Matsuoka worked with activists like Sue Kunitomi Embrey and Warren Furutani (who later became a state assemblymember) to get the U.S. government to recognize the historical significance of the camp. It became a national historic site in 1992.

Matsuoka also helped lead a redress movement that resulted in a government apology in 1988 and $20,000 in compensation to each survivor of the camp.

As slow as the government was to make amends, Embrey said that it's still worth recognizing.

"Our story is a cautionary one but also a hopeful one, in that it shows we are capable of righting wrongs no matter how severe or horrific," Embrey said.

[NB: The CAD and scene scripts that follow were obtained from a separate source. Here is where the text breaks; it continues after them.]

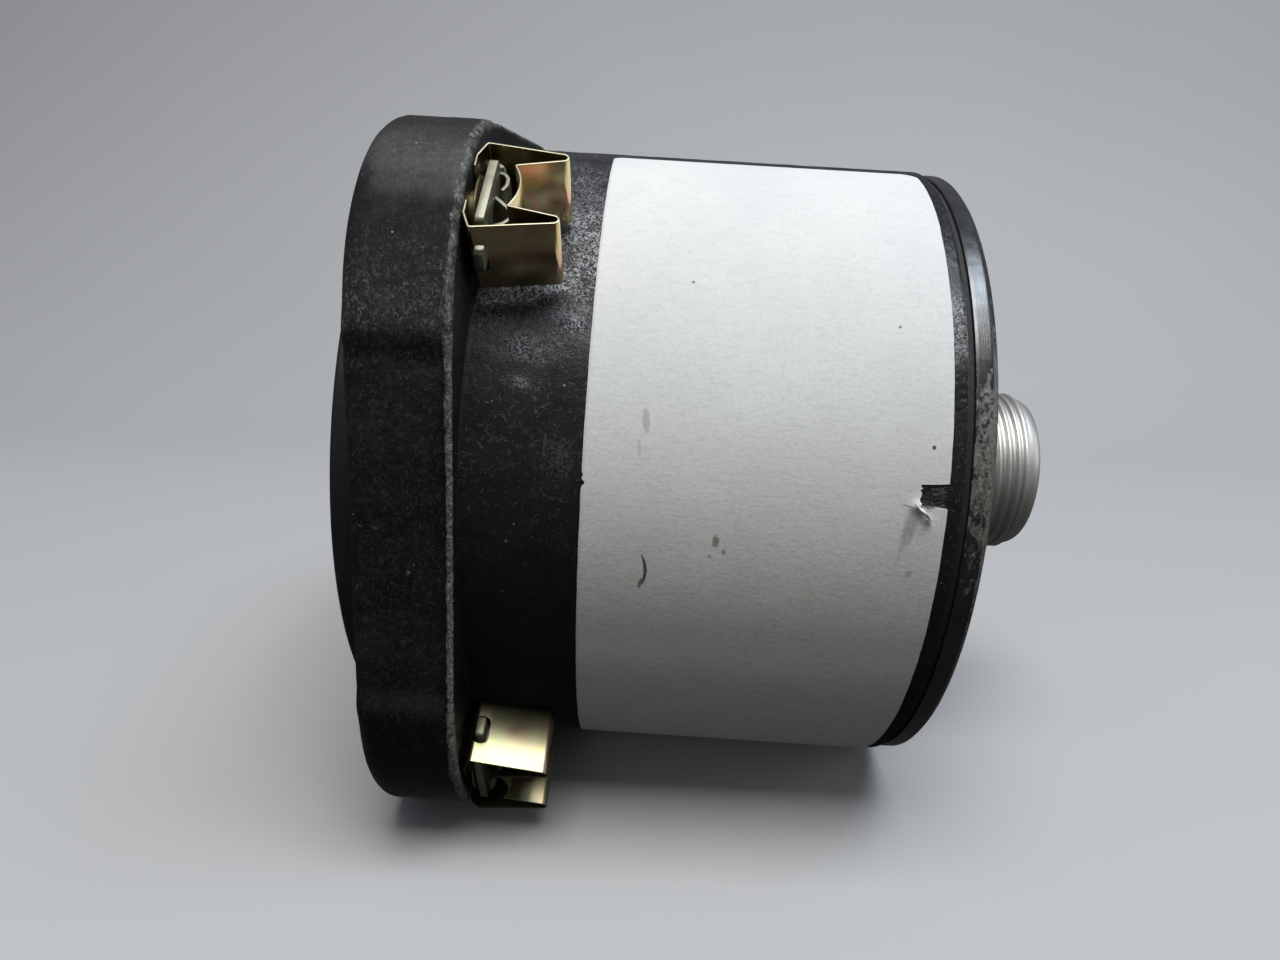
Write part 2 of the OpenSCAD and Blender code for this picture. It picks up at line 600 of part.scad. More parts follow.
nut_plate_3();
nut_plate_4();
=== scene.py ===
"""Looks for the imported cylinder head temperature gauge.

Everything is in metres in the CAD frame: the instrument axis is Y, the dial faces -Y, the
receptacle points to +Y and Z is up. Lengths below are written in millimetres and scaled by MM.
"""

import math

import bpy
import bmesh
import numpy as np
from mathutils import Matrix, Vector, noise


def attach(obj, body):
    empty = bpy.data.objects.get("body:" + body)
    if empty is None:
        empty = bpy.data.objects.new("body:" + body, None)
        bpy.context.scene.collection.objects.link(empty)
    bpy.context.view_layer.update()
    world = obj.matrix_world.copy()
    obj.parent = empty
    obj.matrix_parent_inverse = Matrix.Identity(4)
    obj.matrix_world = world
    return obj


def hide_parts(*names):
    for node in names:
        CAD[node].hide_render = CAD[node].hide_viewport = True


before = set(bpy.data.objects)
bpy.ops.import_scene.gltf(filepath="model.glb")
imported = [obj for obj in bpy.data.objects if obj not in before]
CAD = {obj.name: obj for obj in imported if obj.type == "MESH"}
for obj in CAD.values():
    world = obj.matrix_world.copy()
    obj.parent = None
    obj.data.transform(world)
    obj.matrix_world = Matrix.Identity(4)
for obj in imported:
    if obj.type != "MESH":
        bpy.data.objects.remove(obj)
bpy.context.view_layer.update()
scene = bpy.context.scene
MM = 0.001


# =============================================================== mesh helpers
def link(ob):
    scene.collection.objects.link(ob)
    return ob


def new_mesh(name, verts, faces):
    me = bpy.data.meshes.new(name)
    me.from_pydata([tuple(v) for v in (np.asarray(verts, float) * MM)], [], [tuple(int(i) for i in f) for f in faces])
    me.validate()
    return link(bpy.data.objects.new(name, me))


def loft(loops, wrap_profile=True, cap_ends=False):
    """Vertices and faces of a skin over loops, an array (loop, point, 3). Each loop is closed."""
    L, N = loops.shape[:2]
    verts = loops.reshape(-1, 3)
    faces = []
    last = L if wrap_profile else L - 1
    for i in range(last):
        a, b = i * N, ((i + 1) % L) * N
        for j in range(N):
            k = (j + 1) % N
            faces.append((a + j, a + k, b + k, b + j))
    if cap_ends and not wrap_profile:
        faces.append(tuple(range(N - 1, -1, -1)))
        faces.append(tuple(range((L - 1) * N, L * N)))
    return verts, faces


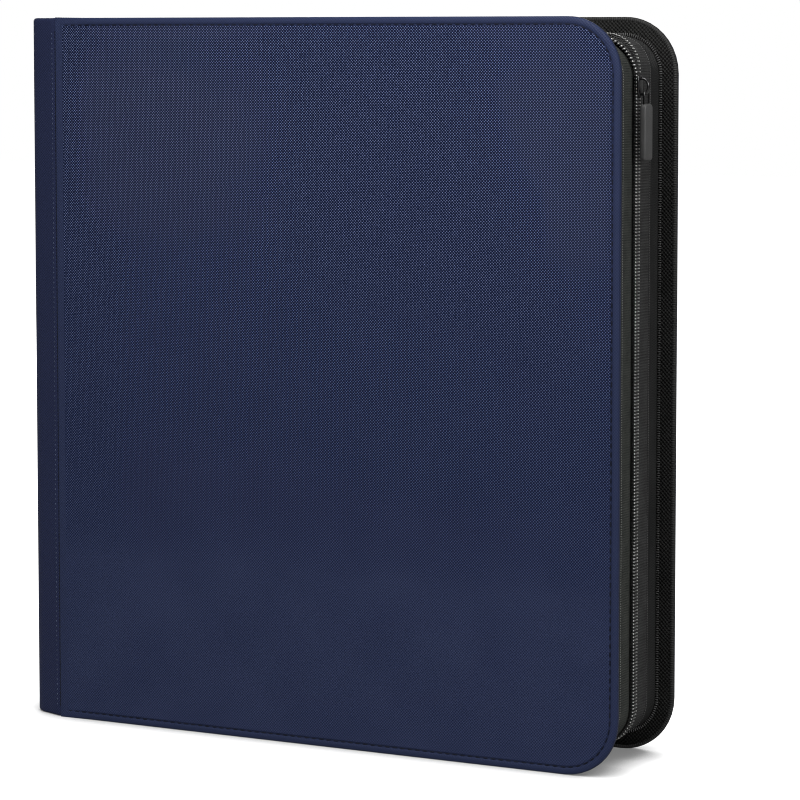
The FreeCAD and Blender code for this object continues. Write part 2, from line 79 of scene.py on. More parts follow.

For Matsuoka, there are plenty of horrific things still happening in this country. He feels a special bond with the immigrant children who were separated from their families at the southern border and are now in government custody.

They remind him of his 7-year-old self living in the barracks of Manzanar, and being made to feel "we're here because we were bad people."

"They're never going to be right," Matsuoka said of the immigrant children. "It's going to be with them all their lives."

UPDATES:

April 27, 2:02 p.m.: This article was updated with information about the event at Manzanar.